# Help identifying insect



## njlawner (Aug 21, 2018)

I was on my lawn today which was seeded with kbg about 14 days ago and saw this insect.



Is it a grub? 
If it's a grub can I use grubex on the lawn even though the seeds are just barely sprouting and a lot haven't yet sprouted? Thanks!


----------



## MichiganGreen (Aug 7, 2018)

Yep white grub . I like Merit. Most of the insecticides wont harm seed. Get em now though!


----------



## g-man (Jun 15, 2017)

Don't use grubex, since that's a preventive. How many did you find? One is not a problem, 10 or more per ksqft are.


----------



## njlawner (Aug 21, 2018)

@g-man Saw just 1 in the yard.
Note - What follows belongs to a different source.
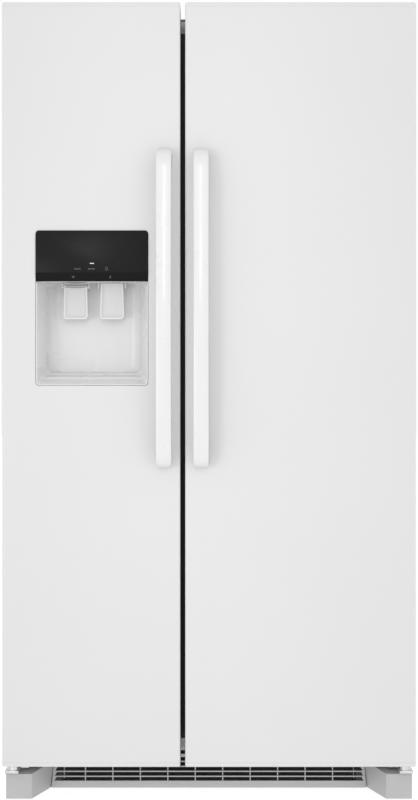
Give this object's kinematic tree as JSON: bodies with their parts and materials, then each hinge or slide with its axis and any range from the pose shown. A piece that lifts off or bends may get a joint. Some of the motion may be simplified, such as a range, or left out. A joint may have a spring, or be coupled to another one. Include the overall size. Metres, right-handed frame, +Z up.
{
  "type": "side by side refrigerator",
  "caption": "Tall white refrigerator with a narrow freezer door on the left, a wide door on the right, bowed bar handles, and an ice and water dispenser in the freezer door.",
  "frame": {"origin": "centre of the underside of the whole object, on the floor", "axes": "+X to the right of someone facing the doors, -Y out of the doors towards that person, +Z up"},
  "size_m": [0.9176, 0.862, 1.7825],
  "materials": {
    "enamel": "white baked enamel with a faint orange-peel texture, semi-gloss",
    "white_plastic": "white moulded plastic, smooth",
    "dispenser_white": "white moulded plastic, satin",
    "grey_plastic": "light grey moulded plastic, fine grain",
    "black_gloss": "black gloss plastic",
    "gasket_rubber": "dark soft magnetic seal",
    "foam": "rigid insulating foam",
    "zinc": "zinc-plated steel",
    "galvanised": "galvanised steel sheet",
    "aluminium": "plain aluminium tube and fin",
    "black_paint": "black painted steel",
    "dark_plastic": "dark grey moulded plastic",
    "clear_plastic": "clear moulded plastic",
    "shelf_glass": "tempered glass with a white rim",
    "filter_blue": "blue moulded plastic"
  },
  "bodies": {
    "cabinet": {"cabinet_wrapper": "enamel", "freezer_liner": "white_plastic", "fresh_food_liner": "white_plastic", "cabinet_foam": "foam", "rear_panel": "galvanised", "machine_cover": "galvanised", "base_frame": "galvanised", "toe_grille": "grey_plastic", "foot_cover_left": "grey_plastic", "foot_cover_right": "grey_plastic", "bottom_hinge_left": "zinc", "top_hinge_left": "zinc", "hinge_cap_left": "white_plastic", "bottom_hinge_right": "zinc", "top_hinge_right": "zinc", "hinge_cap_right": "white_plastic", "compressor": "black_paint", "condenser": "black_paint", "evaporator": "aluminium", "evaporator_cover": "white_plastic", "freezer_shelf_lower": "clear_plastic", "freezer_shelf_middle": "clear_plastic", "freezer_shelf_upper": "clear_plastic", "ice_maker": "white_plastic", "crisper_cover": "shelf_glass", "shelf_lower": "shelf_glass", "shelf_upper": "shelf_glass", "control_housing": "white_plastic"},
    "freezer_door": {"freezer_door_panel": "enamel", "freezer_door_foam": "foam", "freezer_door_liner": "white_plastic", "freezer_door_gasket": "gasket_rubber", "freezer_handle": "enamel", "dispenser_housing": "dispenser_white", "dispenser_fascia": "black_gloss"},
    "fresh_food_door": {"fresh_food_door_panel": "enamel", "fresh_food_door_foam": "foam", "fresh_food_door_liner": "white_plastic", "fresh_food_door_gasket": "gasket_rubber", "fresh_food_handle": "enamel", "dairy_bin": "clear_plastic"},
    "freezer_bin_lower_body": {"freezer_bin_lower": "clear_plastic"},
    "freezer_bin_upper_body": {"freezer_bin_upper": "clear_plastic"},
    "fresh_food_bin_lower_body": {"fresh_food_bin_lower": "clear_plastic"},
    "fresh_food_bin_upper_body": {"fresh_food_bin_upper": "clear_plastic"},
    "dairy_lid_body": {"dairy_lid": "clear_plastic"},
    "chute_flap_body": {"chute_flap": "dark_plastic"},
    "ice_paddle_body": {"ice_paddle": "dispenser_white"},
    "water_paddle_body": {"water_paddle": "dispenser_white"},
    "condenser_fan_body": {"condenser_fan": "dark_plastic"},
    "evaporator_fan_body": {"evaporator_fan": "dark_plastic"},
    "front_roller_left_body": {"front_roller_left": "dark_plastic"},
    "front_roller_right_body": {"front_roller_right": "dark_plastic"},
    "rear_roller_axle_body": {"rear_roller_axle": "dark_plastic"},
    "crisper_lower_body": {"crisper_lower": "clear_plastic"},
    "crisper_upper_body": {"crisper_upper": "clear_plastic"},
    "freezer_basket_body": {"freezer_basket": "white_plastic"},
    "ice_bin_body": {"ice_bin": "clear_plastic"},
    "ice_maker_arm_body": {"ice_maker_arm": "zinc"},
    "water_filter_body": {"water_filter": "filter_blue"}
  },
  "joints": [
    {"name": "freezer_door_hinge", "type": "hinge", "parent": "cabinet", "child": "freezer_door", "pos_m": [-0.43775, -0.343, 0], "axis": [0, 0, -1], "range_deg": [0, 125]},
    {"name": "fresh_food_door_hinge", "type": "hinge", "parent": "cabinet", "child": "fresh_food_door", "pos_m": [0.43775, -0.343, 0], "axis": [0, 0, 1], "range_deg": [0, 125]},
    {"name": "ice_paddle_push", "type": "hinge", "parent": "freezer_door", "child": "ice_paddle_body", "pos_m": [-0.30045, -0.317, 1.15], "axis": [1, 0, 0], "range_deg": [0, 12], "stiffness_Nm_per_rad": 0.4},
    {"name": "water_paddle_push", "type": "hinge", "parent": "freezer_door", "child": "water_paddle_body", "pos_m": [-0.21845, -0.317, 1.15], "axis": [1, 0, 0], "range_deg": [0, 12], "stiffness_Nm_per_rad": 0.4},
    {"name": "chute_flap_swing", "type": "hinge", "parent": "freezer_door", "child": "chute_flap_body", "pos_m": [-0.43775, -0.344, 1.1755], "axis": [-1, 0, 0], "range_deg": [0, 75]},
    {"name": "condenser_fan_spin", "type": "hinge", "parent": "cabinet", "child": "condenser_fan_body", "pos_m": [0.04, 0.311, 0.154], "axis": [1, 0, 0], "continuous": true},
    {"name": "evaporator_fan_spin", "type": "hinge", "parent": "cabinet", "child": "evaporator_fan_body", "pos_m": [-0.25025, 0.3228, 1.484], "axis": [0, -1, 0], "continuous": true},
    {"name": "front_roller_left_spin", "type": "hinge", "parent": "cabinet", "child": "front_roller_left_body", "pos_m": [-0.35025, -0.206, 0.0255], "axis": [1, 0, 0], "continuous": true},
    {"name": "front_roller_right_spin", "type": "hinge", "parent": "cabinet", "child": "front_roller_right_body", "pos_m": [0.35025, -0.206, 0.0255], "axis": [1, 0, 0], "continuous": true},
    {"name": "rear_rollers_spin", "type": "hinge", "parent": "cabinet", "child": "rear_roller_axle_body", "pos_m": [0, 0.371, 0.024], "axis": [1, 0, 0], "continuous": true},
    {"name": "crisper_lower_slide", "type": "slide", "parent": "cabinet", "child": "crisper_lower_body", "axis": [0, -1, 0], "range_m": [0, 0.07]},
    {"name": "crisper_upper_slide", "type": "slide", "parent": "cabinet", "child": "crisper_upper_body", "axis": [0, -1, 0], "range_m": [0, 0.07]},
    {"name": "freezer_basket_slide", "type": "slide", "parent": "cabinet", "child": "freezer_basket_body", "axis": [0, -1, 0], "range_m": [0, 0.07]},
    {"name": "ice_bin_slide", "type": "slide", "parent": "cabinet", "child": "ice_bin_body", "axis": [0, -1, 0], "range_m": [0, 0.024]},
    {"name": "ice_maker_arm_lift", "type": "hinge", "parent": "cabinet", "child": "ice_maker_arm_body", "pos_m": [-0.14995, -0.084, 1.547], "axis": [-1, 0, 0], "range_deg": [0, 25]},
    {"name": "water_filter_turn", "type": "hinge", "parent": "cabinet", "child": "water_filter_body", "pos_m": [0.35805, -0.176, 1.6788], "axis": [0, -1, 0], "range_deg": [0, 90]},
    {"name": "dairy_lid_swing", "type": "hinge", "parent": "fresh_food_door", "child": "dairy_lid_body", "pos_m": [0.43775, -0.301, 1.587], "axis": [1, 0, 0], "range_deg": [0, 75]},
    {"name": "freezer_bin_lower_lift", "type": "slide", "parent": "freezer_door", "child": "freezer_bin_lower_body", "axis": [0, 0, 1], "range_m": [0, 0.04]},
    {"name": "freezer_bin_upper_lift", "type": "slide", "parent": "freezer_door", "child": "freezer_bin_upper_body", "axis": [0, 0, 1], "range_m": [0, 0.04]},
    {"name": "fresh_food_bin_lower_lift", "type": "slide", "parent": "fresh_food_door", "child": "fresh_food_bin_lower_body", "axis": [0, 0, 1], "range_m": [0, 0.04]},
    {"name": "fresh_food_bin_upper_lift", "type": "slide", "parent": "fresh_food_door", "child": "fresh_food_bin_upper_body", "axis": [0, 0, 1], "range_m": [0, 0.04]}
  ],
  "couplings": [
    {"joint": "chute_flap_swing", "follows": "ice_paddle_push", "ratio": 6.25}
  ]
}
What time do these things usually come up?, I saw this around 5pm today on the east coast.


----------



## LawnNeighborSam (Aug 14, 2018)

I've never seen a grub is that normal? But then again I've only started paying attention to the lawn this year and that's a total of about 4 months


----------



## g-man (Jun 15, 2017)

Go to article for grubs: http://msue.anr.msu.edu/news/how_to_choose_and_when_to_apply_grub_control_products_for_your_lawn

You need to do some digging to see how many you have. They normally dont come up, so the one you saw without digging is rare.


----------



## LawnNeighborSam (Aug 14, 2018)

My man g man with the solid read


----------